-- What you have to do --
Using the material below, copy every line where "that" appears.

□ □ □

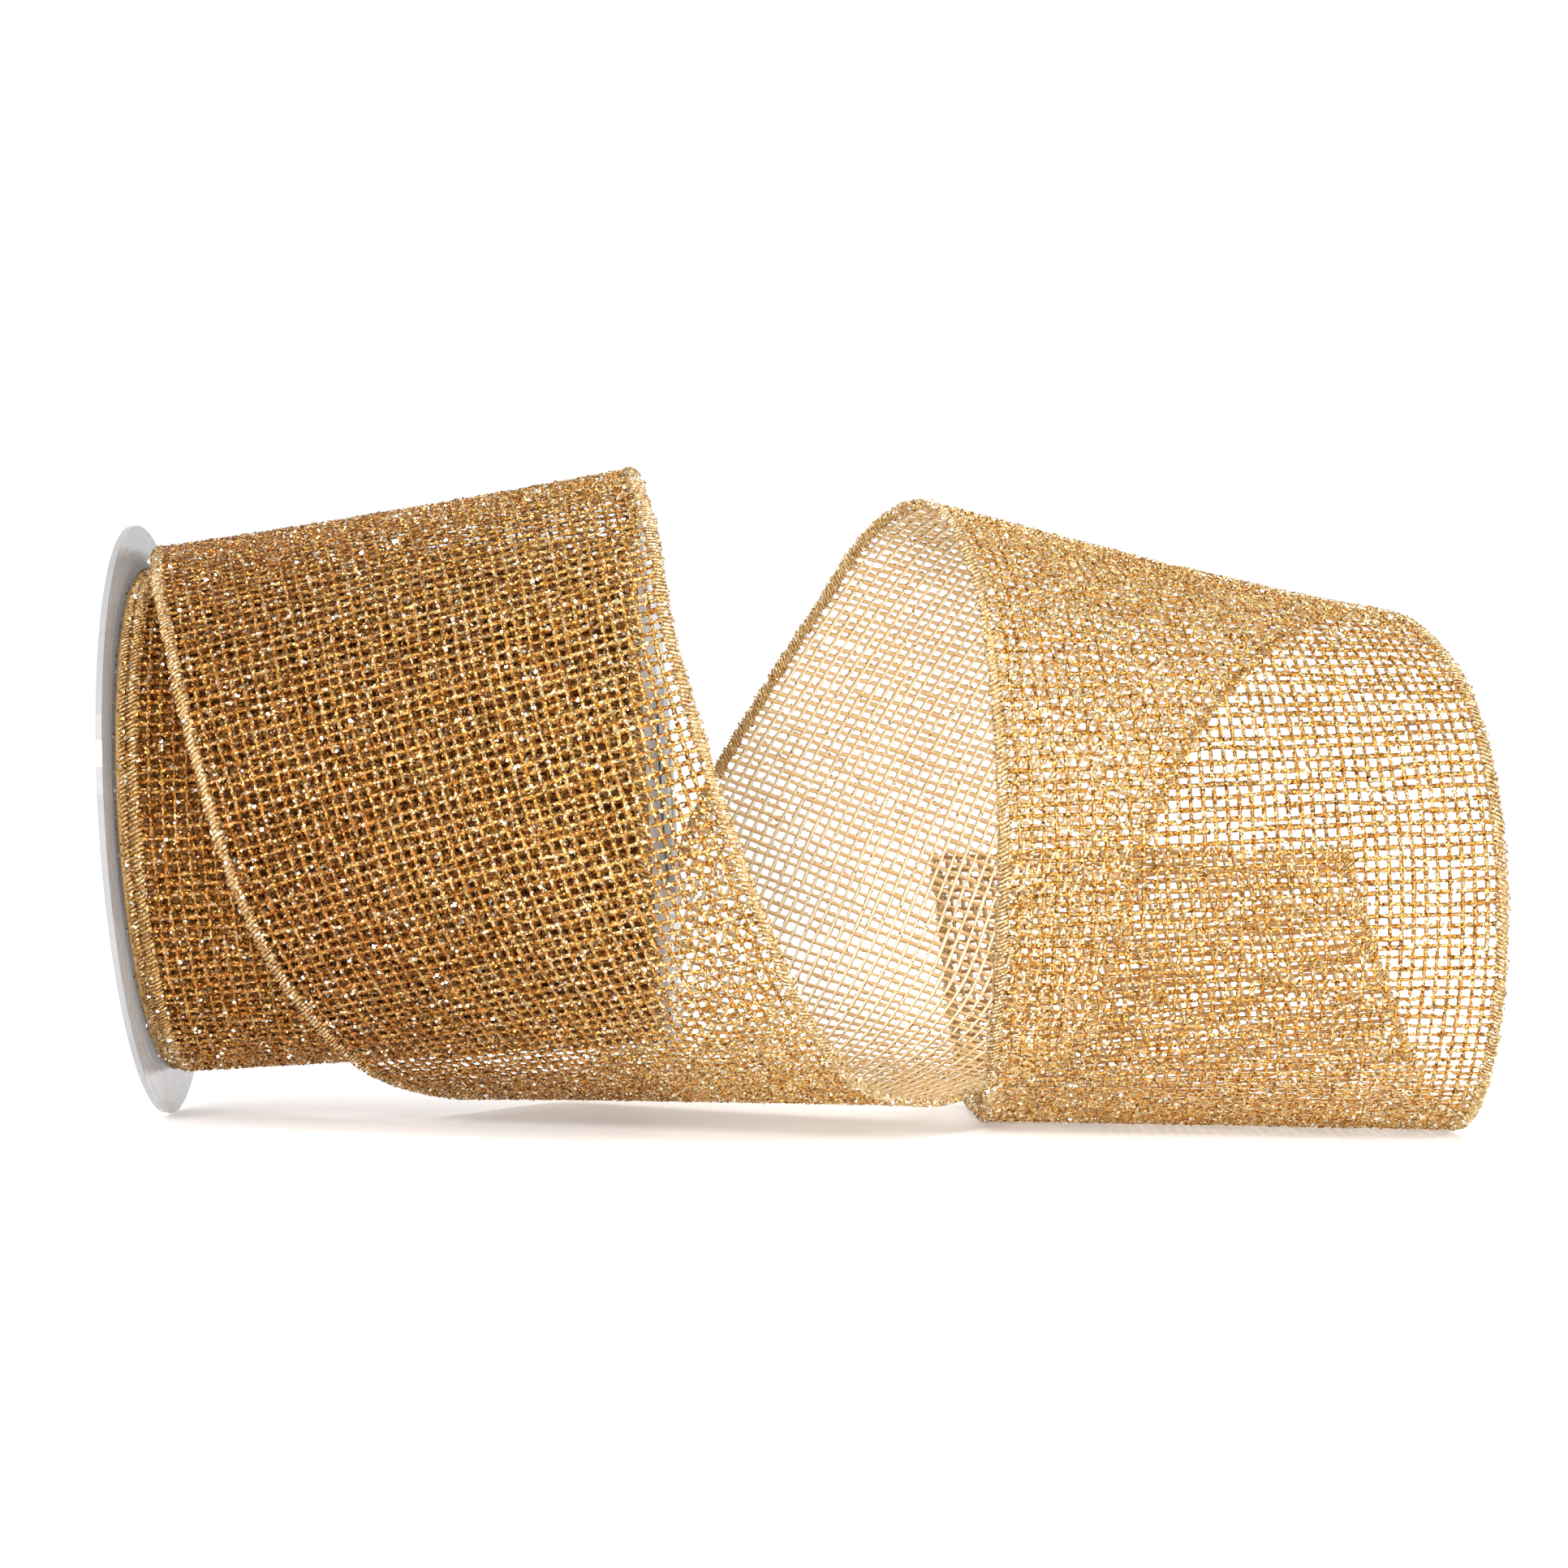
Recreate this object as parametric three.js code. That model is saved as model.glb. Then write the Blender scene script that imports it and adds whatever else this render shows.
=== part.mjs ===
// A spool of wired mesh ribbon lying on its side. Its outer turn is loose and is pulled out to the right.
// Millimetres, +Z up, the front is -Y. The object stands on Z = 0 and is centred over the origin.
import * as THREE from 'three';

// ---- driving dimensions -------------------------------------------------------------------------
const RIBBON_WIDTH = 101.6;
const MESH_T = 1.0;              // thickness of the open mesh
const BINDING_W = 2.4;           // width of the thread binding along each edge
const BINDING_RISE = 0.4;        // how far the binding stands proud of the mesh, on the inner face
const BINDING_WALL = 0.2;
const BINDING_FOLD = 0.5;        // thickness of the fold at the ribbon's very edge
const WIRE_T = 0.4;
const GAP = 0.3;                 // clearance between pieces that touch

const FLANGE_R = 60.3;
const FLANGE_T = 1.2;
const FLANGE_SPACING = 103;      // between the two inner faces
const FLANGE_HOLE_R = 19;
const CORE_OUTER_R = 21;
const CORE_INNER_R = 19;
const ROLL_R = 52;               // the wound ribbon
const TAPE_T = 0.3;
const TAPE_LENGTH = 60;
const TAPE_ARC = 0.7;            // radians

const PLUG_BORE_R = 8;
const PLUG_LIP_R = 22;
const PLUG_LIP_T = 1.2;
const PLUG_DEPTH = 14;
const PLUG_WALL = 2;

const SPOOL_TILT = THREE.MathUtils.degToRad(4.8);   // the ribbon under the right flange props that end up
const SPOOL_X = -133.5;          // the left flange's inner face, on the axis
const SPOOL_Y = -16;

const ROUND = 72;                // sides of the large circles
const ROUND_SMALL = 40;

// The loose ribbon's two edges, from the place where it leaves the roll, over the top, down the front, under
// the right flange, up the back, over a second time and down to the cut end. Each row is one place along the
// ribbon, about 28 mm from the last: the left edge's x, y, z and then the right edge's.
const RIBBON = [
  [-134, 35.5, 76, -33, 35.5, 84.5],
  [-135, 29.5, 88.5, -34, 30.5, 96],
  [-136.5, 12, 109.5, -36, 13.5, 117.5],
  [-135.5, -14.5, 115.5, -38, -10, 131.5],
  [-132, -41, 109.5, -36, -37, 132],
  [-125.5, -63.5, 95.5, -31, -61.5, 119.5],
  [-118, -73, 72, -26.5, -80.5, 99.5],
  [-110, -68.5, 46.5, -19, -91, 76],
  [-100, -54, 25.5, -9.5, -91, 50],
  [-88, -34.5, 11, 1, -80, 27],
  [-75, -11.5, 4.5, 12.5, -59, 12],
  [-63, 13.5, 3, 26, -34, 7],
  [-50, 38, 5, 38, -9, 7.5],
  [-38, 52.5, 23, 52, 13.5, 10],
  [-30.5, 49.5, 49, 64, 34, 16.5],
  [-22.5, 33.5, 69.5, 71.5, 52, 36],
  [-12, 16, 88, 78, 55, 62],
  [0, 0.5, 107.5, 88, 45.5, 85.5],
  [11.5, -17.5, 124, 100, 27, 102],
  [22.5, -41, 127, 112, 3, 109.5],
  [30.5, -62, 111, 124, -21.5, 106],
  [34.5, -70, 85, 132, -42.5, 90],
  [36.5, -66, 58, 136.5, -51.5, 64.5],
  [37, -53, 34, 138.5, -47, 37.5],
  [37, -34.5, 13, 139, -31, 15],
  [37.5, -10.5, 2.5, 139.5, -6, 3.5],
  [37.5, 16.5, 1.5, 139.5, 21.5, 1.5],
  [36.5, 44, 2, 138, 48, 11],
  [34, 69, 16, 135, 71, 27],
  [30.5, 72, 42, 130.5, 88, 48],
  [28.5, 70, 55.5, 128, 92, 59.5],
];
// Where the loose mesh is cut into nodes, as rows of RIBBON.
const MESH_NODES = [
  ['outer_turn_mesh', 0, 10],
  ['rising_mesh', 10, 18],
  ['front_loop_mesh', 18, 25],
  ['tail_mesh', 25, 30],
];
const STEPS_PER_ROW = 3;
const MESH_DIVISIONS = 5;        // across the ribbon

// ---- materials ----------------------------------------------------------------------------------
const clearPlastic = () => new THREE.MeshStandardMaterial({ color: 0xc4c6c8, roughness: 0.25, metalness: 0 });
const hubPlastic = () => new THREE.MeshStandardMaterial({ color: 0xdedfe0, roughness: 0.4, metalness: 0 });
const cardboard = () => new THREE.MeshStandardMaterial({ color: 0xb39468, roughness: 0.9, metalness: 0 });
const paperTape = () => new THREE.MeshStandardMaterial({ color: 0xe6dcc0, roughness: 0.8, metalness: 0 });
const goldMesh = () => new THREE.MeshStandardMaterial({ color: 0xb88a3e, roughness: 0.35, metalness: 0.7 });
const goldThread = () => new THREE.MeshStandardMaterial({ color: 0xd8b870, roughness: 0.45, metalness: 0.5 });
const steelWire = () => new THREE.MeshStandardMaterial({ color: 0xb8bcc0, roughness: 0.3, metalness: 1 });

// ---- shape helpers ------------------------------------------------------------------------------
// A closed ring about the local X axis, from an outline of [x, radius] points that goes outwards at its
// low-x end.
function ring(outline, sides) {
  const profile = outline.map(([x, r]) => new THREE.Vector2(r, x));
  profile.push(profile[0].clone());
  return new THREE.LatheGeometry(profile, sides).rotateZ(-Math.PI / 2);
}

function boxRing(x0, x1, r0, r1, sides) {
  return ring([[x0, r0], [x0, r1], [x1, r1], [x1, r0]], sides);
}

function named(name, geometry, material) {
  const mesh = new THREE.Mesh(geometry, material);
  mesh.name = name;
  return mesh;
}

// A solid through a row of closed sections. outline is the same section in its own plane, for the end caps.
function loft(sections, outline) {
  const count = outline.length;
  const position = sections.flat().flatMap((p) => [p.x, p.y, p.z]);
  const index = [];
  for (let i = 0; i + 1 < sections.length; i += 1) {
    for (let j = 0; j < count; j += 1) {
      const a = i * count + j;
      const b = i * count + (j + 1) % count;
      index.push(a, b, a + count, b, b + count, a + count);
    }
  }
  const last = (sections.length - 1) * count;
  for (const [a, b, c] of THREE.ShapeUtils.triangulateShape(outline, [])) {
    index.push(a, c, b, last + a, last + b, last + c);
  }
  const geometry = new THREE.BufferGeometry();
  geometry.setAttribute('position', new THREE.Float32BufferAttribute(position, 3));
  geometry.setIndex(index);
  geometry.computeVertexNormals();
  return geometry;
}

// ---- the ribbon's surface -----------------------------------------------------------------------
const edgeCurve = (column) => new THREE.CatmullRomCurve3(
  RIBBON.map((row) => new THREE.Vector3(...row.slice(column, column + 3))), false, 'catmullrom', 0.5);
const leftEdge = edgeCurve(0);
const rightEdge = edgeCurve(3);

// One place along the ribbon, as a row number with a fraction: its edges, the unit vector across it and the
// unit normal of its outer face.
function place(row) {
  const at = (curve, r) => curve.getPoint(THREE.MathUtils.clamp(r / (RIBBON.length - 1), 0, 1));
  const middle = (r) => at(leftEdge, r).add(at(rightEdge, r)).multiplyScalar(0.5);
  const left = at(leftEdge, row);
  const right = at(rightEdge, row);
  const across = right.clone().sub(left).normalize();
  const along = middle(row + 0.05).sub(middle(row - 0.05));
  const outward = along.cross(across).normalize();
  return { left, right, across, outward };
}

// Sections of a solid that follows the ribbon. Each point of outline has an inset, measured from the ribbon's
// left edge, or back from its right edge where it is marked so, and a height along the outward normal.
function follow(rows, outline) {
  const sections = rows.map((row) => {
    const { left, right, across, outward } = place(row);
    const width = left.distanceTo(right);
    return outline.map(({ inset, height, fromRight, share }) => {
      const span = share === undefined ? inset : inset + share * (width - 2 * inset);
      const edge = fromRight ? right : left;
      const onRibbon = edge.clone().addScaledVector(across, fromRight ? -span : span);
      return onRibbon.addScaledVector(outward, height);
    });
  });
  const flat = outline.map(({ inset, height, fromRight, share }) => {
    const span = share === undefined ? inset : inset + share * (RIBBON_WIDTH - 2 * inset);
    return new THREE.Vector2(fromRight ? RIBBON_WIDTH - span : span, height);
  });
  return loft(sections, flat);
}

function rowsBetween(first, last) {
  const steps = Math.round((last - first) * STEPS_PER_ROW);
  return Array.from({ length: steps + 1 }, (_, i) => first + (last - first) * i / steps);
}

// ---- loose ribbon -------------------------------------------------------------------------------
const MESH_INSET = BINDING_W + GAP;
const OUTER = MESH_T / 2;
const INNER = -MESH_T / 2 - BINDING_RISE;
const WIRE_HEIGHT = (OUTER + INNER) / 2;
const WIRE_INSET = 1.1;
const CUT = 0.006;               // half the gap between two mesh nodes, in rows

function meshOutline() {
  const lower = Array.from({ length: MESH_DIVISIONS + 1 }, (_, i) => i / MESH_DIVISIONS);
  return [
    ...lower.map((share) => ({ inset: MESH_INSET, share, height: -MESH_T / 2 })),
    ...lower.reverse().map((share) => ({ inset: MESH_INSET, share, height: MESH_T / 2 })),
  ];
}

// The binding is folded over the edge, as a channel that is open towards the mesh and holds the wire.
function bindingOutline(fromRight) {
  const points = [
    [0, INNER], [BINDING_W, INNER], [BINDING_W, INNER + BINDING_WALL], [BINDING_FOLD, INNER + BINDING_WALL],
    [BINDING_FOLD, OUTER - BINDING_WALL], [BINDING_W, OUTER - BINDING_WALL], [BINDING_W, OUTER], [0, OUTER],
  ].map(([inset, height]) => ({ inset, height, fromRight }));
  return fromRight ? points.reverse() : points;
}

function wireOutline(fromRight) {
  const half = WIRE_T / 2;
  const points = [
    [WIRE_INSET - half, WIRE_HEIGHT - half], [WIRE_INSET + half, WIRE_HEIGHT - half],
    [WIRE_INSET + half, WIRE_HEIGHT + half], [WIRE_INSET - half, WIRE_HEIGHT + half],
  ].map(([inset, height]) => ({ inset, height, fromRight }));
  return fromRight ? points.reverse() : points;
}

function looseRibbon() {
  const group = new THREE.Group();
  const end = RIBBON.length - 1;
  for (const [name, first, last] of MESH_NODES) {
    const rows = rowsBetween(first + (first === 0 ? 0 : CUT), last - (last === end ? 0 : CUT));
    group.add(named(name, follow(rows, meshOutline()), goldMesh()));
  }
  const rows = rowsBetween(0, end);
  for (const [side, fromRight] of [['left', false], ['right', true]]) {
    group.add(named(`${side}_edge_binding`, follow(rows, bindingOutline(fromRight)), goldThread()));
    group.add(named(`${side}_edge_wire`, follow(rows, wireOutline(fromRight)), steelWire()));
  }
  return group;
}

// ---- spool --------------------------------------------------------------------------------------
// The plug for the left flange: a lip outside it, a sleeve that grips the core and a bore for a dispenser
// rod.
function plug() {
  const lipIn = -FLANGE_T - GAP;
  const lipOut = lipIn - PLUG_LIP_T;
  const sleeve = CORE_INNER_R - GAP;
  const web = lipIn + PLUG_WALL / 2;
  return ring([
    [lipOut, PLUG_BORE_R], [lipOut, PLUG_LIP_R], [lipIn, PLUG_LIP_R], [lipIn, sleeve], [PLUG_DEPTH, sleeve],
    [PLUG_DEPTH, sleeve - PLUG_WALL], [web, sleeve - PLUG_WALL], [web, PLUG_BORE_R + PLUG_WALL],
    [PLUG_DEPTH, PLUG_BORE_R + PLUG_WALL], [PLUG_DEPTH, PLUG_BORE_R],
  ], ROUND_SMALL);
}

// The tape that holds the ribbon's inner end on the core.
function tape() {
  const inner = CORE_OUTER_R + GAP;
  const shape = new THREE.Shape();
  shape.absarc(0, 0, inner + TAPE_T, 0, TAPE_ARC, false);
  shape.absarc(0, 0, inner, TAPE_ARC, 0, true);
  const extrusion = { depth: TAPE_LENGTH, bevelEnabled: false, curveSegments: 8 };
  const solid = new THREE.ExtrudeGeometry(shape, extrusion);
  return solid.rotateY(Math.PI / 2).translate((FLANGE_SPACING - TAPE_LENGTH) / 2, 0, 0);
}

function spool() {
  const group = new THREE.Group();
  const far = FLANGE_SPACING;
  const rollStart = (far - RIBBON_WIDTH) / 2;
  const rollEnd = far - rollStart;
  const rollInner = CORE_OUTER_R + 2 * GAP + TAPE_T;
  const flange = () => boxRing(-FLANGE_T, 0, FLANGE_HOLE_R, FLANGE_R, ROUND);
  const wound = (x0, x1) => boxRing(x0, x1, rollInner, ROLL_R, ROUND);

  group.add(named('left_flange', flange(), clearPlastic()));
  group.add(named('right_flange', flange().translate(far + FLANGE_T, 0, 0), clearPlastic()));
  group.add(named('left_hub_plug', plug(), hubPlastic()));
  group.add(named('right_hub_plug', plug().rotateZ(Math.PI).translate(far, 0, 0), hubPlastic()));
  const core = boxRing(GAP, far - GAP, CORE_INNER_R, CORE_OUTER_R, ROUND_SMALL);
  group.add(named('core_tube', core, cardboard()));
  group.add(named('start_tape', tape(), paperTape()));
  group.add(named('wound_mesh', wound(rollStart + MESH_INSET, rollEnd - MESH_INSET), goldMesh()));
  group.add(named('wound_left_binding', wound(rollStart, rollStart + BINDING_W), goldThread()));
  group.add(named('wound_right_binding', wound(rollEnd - BINDING_W, rollEnd), goldThread()));

  const axisZ = FLANGE_R * Math.cos(SPOOL_TILT) + FLANGE_T * Math.sin(SPOOL_TILT);
  group.position.set(SPOOL_X, SPOOL_Y, axisZ);
  group.rotation.y = -SPOOL_TILT;
  return group;
}

const ribbonSpool = new THREE.Group();
ribbonSpool.add(looseRibbon(), spool());
export default ribbonSpool;
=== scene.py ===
# A spool of gold glitter mesh ribbon with wired edges, lying on its side with its outer turn pulled out.
# Metres, in the CAD model's own frame: +X from the spool towards the loose ribbon, -Y the front, +Z up.
import math
import bpy
import numpy as np
from mathutils import Matrix, Vector


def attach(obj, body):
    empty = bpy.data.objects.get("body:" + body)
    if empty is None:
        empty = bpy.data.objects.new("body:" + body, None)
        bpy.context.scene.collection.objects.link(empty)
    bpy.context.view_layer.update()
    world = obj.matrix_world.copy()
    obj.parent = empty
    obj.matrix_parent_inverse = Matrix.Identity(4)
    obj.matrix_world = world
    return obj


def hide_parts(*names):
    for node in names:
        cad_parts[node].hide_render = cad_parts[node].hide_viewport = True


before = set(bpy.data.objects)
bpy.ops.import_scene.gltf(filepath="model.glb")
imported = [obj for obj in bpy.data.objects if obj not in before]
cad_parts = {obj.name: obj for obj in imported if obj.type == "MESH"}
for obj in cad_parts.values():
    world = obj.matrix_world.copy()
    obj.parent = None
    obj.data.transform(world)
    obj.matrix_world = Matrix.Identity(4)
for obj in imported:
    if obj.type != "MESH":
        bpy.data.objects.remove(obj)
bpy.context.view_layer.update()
MM = 0.001
RNG = np.random.default_rng(7)

# ---- the ribbon ----------------------------------------------------------------------------------
RIBBON_WIDTH = 101.6 * MM
BINDING_W = 2.4 * MM
WARPS = 39                       # lengthwise yarns
WEFT_PITCH = 2.25 * MM
YARN_R = 0.37 * MM
STEP = 1.15 * MM                 # between the rings of a lengthwise yarn
WEAVE = 0.1 * MM                 # how far a yarn rises over the one that it crosses
SWELL_OVER = 30 * MM             # the length over which the tail's yarn grows thicker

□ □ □

-- Answer to this problem --
Recreate this object as parametric three.js code. That model is saved as model.glb. Then write the Blender scene script that imports it and adds whatever else this render shows.
const GAP = 0.3;                 // clearance between pieces that touch
const SPOOL_TILT = THREE.MathUtils.degToRad(4.8);   // the ribbon under the right flange props that end up
// A closed ring about the local X axis, from an outline of [x, radius] points that goes outwards at its
// Sections of a solid that follows the ribbon. Each point of outline has an inset, measured from the ribbon's
// The binding is folded over the edge, as a channel that is open towards the mesh and holds the wire.
// The plug for the left flange: a lip outside it, a sleeve that grips the core and a bore for a dispenser
// The tape that holds the ribbon's inner end on the core.
WEAVE = 0.1 * MM                 # how far a yarn rises over the one that it crosses